— START Data block —

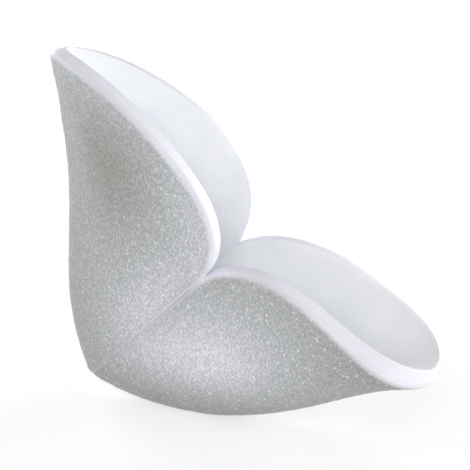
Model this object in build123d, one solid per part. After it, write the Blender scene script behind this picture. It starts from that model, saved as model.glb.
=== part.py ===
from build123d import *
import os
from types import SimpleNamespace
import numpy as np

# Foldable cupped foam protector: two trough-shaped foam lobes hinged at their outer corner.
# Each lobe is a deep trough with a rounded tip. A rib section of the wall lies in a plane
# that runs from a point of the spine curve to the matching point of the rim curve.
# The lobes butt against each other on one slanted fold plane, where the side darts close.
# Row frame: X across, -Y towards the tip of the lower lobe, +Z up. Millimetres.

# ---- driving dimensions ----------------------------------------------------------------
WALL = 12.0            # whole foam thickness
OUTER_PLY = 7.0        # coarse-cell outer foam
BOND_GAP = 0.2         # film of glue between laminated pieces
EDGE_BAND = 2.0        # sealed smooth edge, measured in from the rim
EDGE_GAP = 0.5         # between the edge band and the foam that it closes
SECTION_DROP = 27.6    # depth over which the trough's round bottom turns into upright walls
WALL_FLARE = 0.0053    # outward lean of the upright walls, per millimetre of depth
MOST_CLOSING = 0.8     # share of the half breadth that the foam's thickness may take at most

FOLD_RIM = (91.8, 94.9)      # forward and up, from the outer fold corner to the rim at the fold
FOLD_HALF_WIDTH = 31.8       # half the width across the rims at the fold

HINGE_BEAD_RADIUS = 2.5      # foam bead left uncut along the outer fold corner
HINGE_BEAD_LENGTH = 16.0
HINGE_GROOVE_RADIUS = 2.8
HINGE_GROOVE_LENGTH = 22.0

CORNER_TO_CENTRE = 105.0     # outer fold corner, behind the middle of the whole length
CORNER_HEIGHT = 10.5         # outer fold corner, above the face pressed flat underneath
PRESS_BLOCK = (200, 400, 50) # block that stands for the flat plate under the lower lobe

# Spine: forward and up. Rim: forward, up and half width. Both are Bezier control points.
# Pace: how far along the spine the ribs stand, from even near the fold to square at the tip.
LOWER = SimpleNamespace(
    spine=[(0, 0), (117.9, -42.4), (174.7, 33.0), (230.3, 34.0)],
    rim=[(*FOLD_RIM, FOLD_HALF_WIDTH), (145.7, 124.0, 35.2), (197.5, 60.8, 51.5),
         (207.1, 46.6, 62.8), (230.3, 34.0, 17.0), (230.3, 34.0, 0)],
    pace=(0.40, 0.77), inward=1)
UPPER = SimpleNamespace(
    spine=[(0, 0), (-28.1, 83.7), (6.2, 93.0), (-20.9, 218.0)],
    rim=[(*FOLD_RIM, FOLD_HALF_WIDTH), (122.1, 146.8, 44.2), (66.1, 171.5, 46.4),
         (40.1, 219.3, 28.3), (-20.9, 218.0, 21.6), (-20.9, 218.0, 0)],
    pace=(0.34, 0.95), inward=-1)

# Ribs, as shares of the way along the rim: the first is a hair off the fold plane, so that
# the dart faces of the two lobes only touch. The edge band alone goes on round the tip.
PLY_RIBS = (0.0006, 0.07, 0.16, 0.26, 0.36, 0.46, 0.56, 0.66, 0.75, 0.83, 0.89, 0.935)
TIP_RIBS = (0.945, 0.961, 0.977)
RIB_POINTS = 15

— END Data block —

Description of the task:
Each line of the material should be duplicated exactly, please.

Final result:
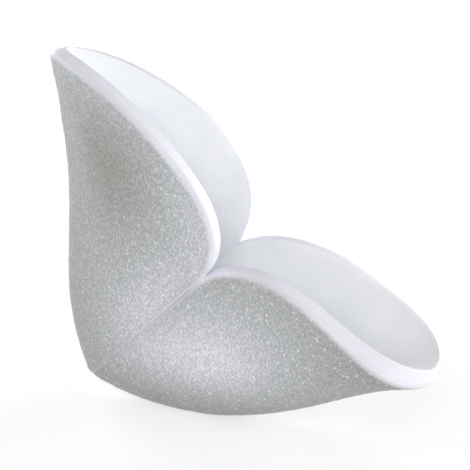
Model this object in build123d, one solid per part. After it, write the Blender scene script behind this picture. It starts from that model, saved as model.glb.
=== part.py ===
from build123d import *
import os
from types import SimpleNamespace
import numpy as np

# Foldable cupped foam protector: two trough-shaped foam lobes hinged at their outer corner.
# Each lobe is a deep trough with a rounded tip. A rib section of the wall lies in a plane
# that runs from a point of the spine curve to the matching point of the rim curve.
# The lobes butt against each other on one slanted fold plane, where the side darts close.
# Row frame: X across, -Y towards the tip of the lower lobe, +Z up. Millimetres.

# ---- driving dimensions ----------------------------------------------------------------
WALL = 12.0            # whole foam thickness
OUTER_PLY = 7.0        # coarse-cell outer foam
BOND_GAP = 0.2         # film of glue between laminated pieces
EDGE_BAND = 2.0        # sealed smooth edge, measured in from the rim
EDGE_GAP = 0.5         # between the edge band and the foam that it closes
SECTION_DROP = 27.6    # depth over which the trough's round bottom turns into upright walls
WALL_FLARE = 0.0053    # outward lean of the upright walls, per millimetre of depth
MOST_CLOSING = 0.8     # share of the half breadth that the foam's thickness may take at most

FOLD_RIM = (91.8, 94.9)      # forward and up, from the outer fold corner to the rim at the fold
FOLD_HALF_WIDTH = 31.8       # half the width across the rims at the fold

HINGE_BEAD_RADIUS = 2.5      # foam bead left uncut along the outer fold corner
HINGE_BEAD_LENGTH = 16.0
HINGE_GROOVE_RADIUS = 2.8
HINGE_GROOVE_LENGTH = 22.0

CORNER_TO_CENTRE = 105.0     # outer fold corner, behind the middle of the whole length
CORNER_HEIGHT = 10.5         # outer fold corner, above the face pressed flat underneath
PRESS_BLOCK = (200, 400, 50) # block that stands for the flat plate under the lower lobe

# Spine: forward and up. Rim: forward, up and half width. Both are Bezier control points.
# Pace: how far along the spine the ribs stand, from even near the fold to square at the tip.
LOWER = SimpleNamespace(
    spine=[(0, 0), (117.9, -42.4), (174.7, 33.0), (230.3, 34.0)],
    rim=[(*FOLD_RIM, FOLD_HALF_WIDTH), (145.7, 124.0, 35.2), (197.5, 60.8, 51.5),
         (207.1, 46.6, 62.8), (230.3, 34.0, 17.0), (230.3, 34.0, 0)],
    pace=(0.40, 0.77), inward=1)
UPPER = SimpleNamespace(
    spine=[(0, 0), (-28.1, 83.7), (6.2, 93.0), (-20.9, 218.0)],
    rim=[(*FOLD_RIM, FOLD_HALF_WIDTH), (122.1, 146.8, 44.2), (66.1, 171.5, 46.4),
         (40.1, 219.3, 28.3), (-20.9, 218.0, 21.6), (-20.9, 218.0, 0)],
    pace=(0.34, 0.95), inward=-1)

# Ribs, as shares of the way along the rim: the first is a hair off the fold plane, so that
# the dart faces of the two lobes only touch. The edge band alone goes on round the tip.
PLY_RIBS = (0.0006, 0.07, 0.16, 0.26, 0.36, 0.46, 0.56, 0.66, 0.75, 0.83, 0.89, 0.935)
TIP_RIBS = (0.945, 0.961, 0.977)
RIB_POINTS = 15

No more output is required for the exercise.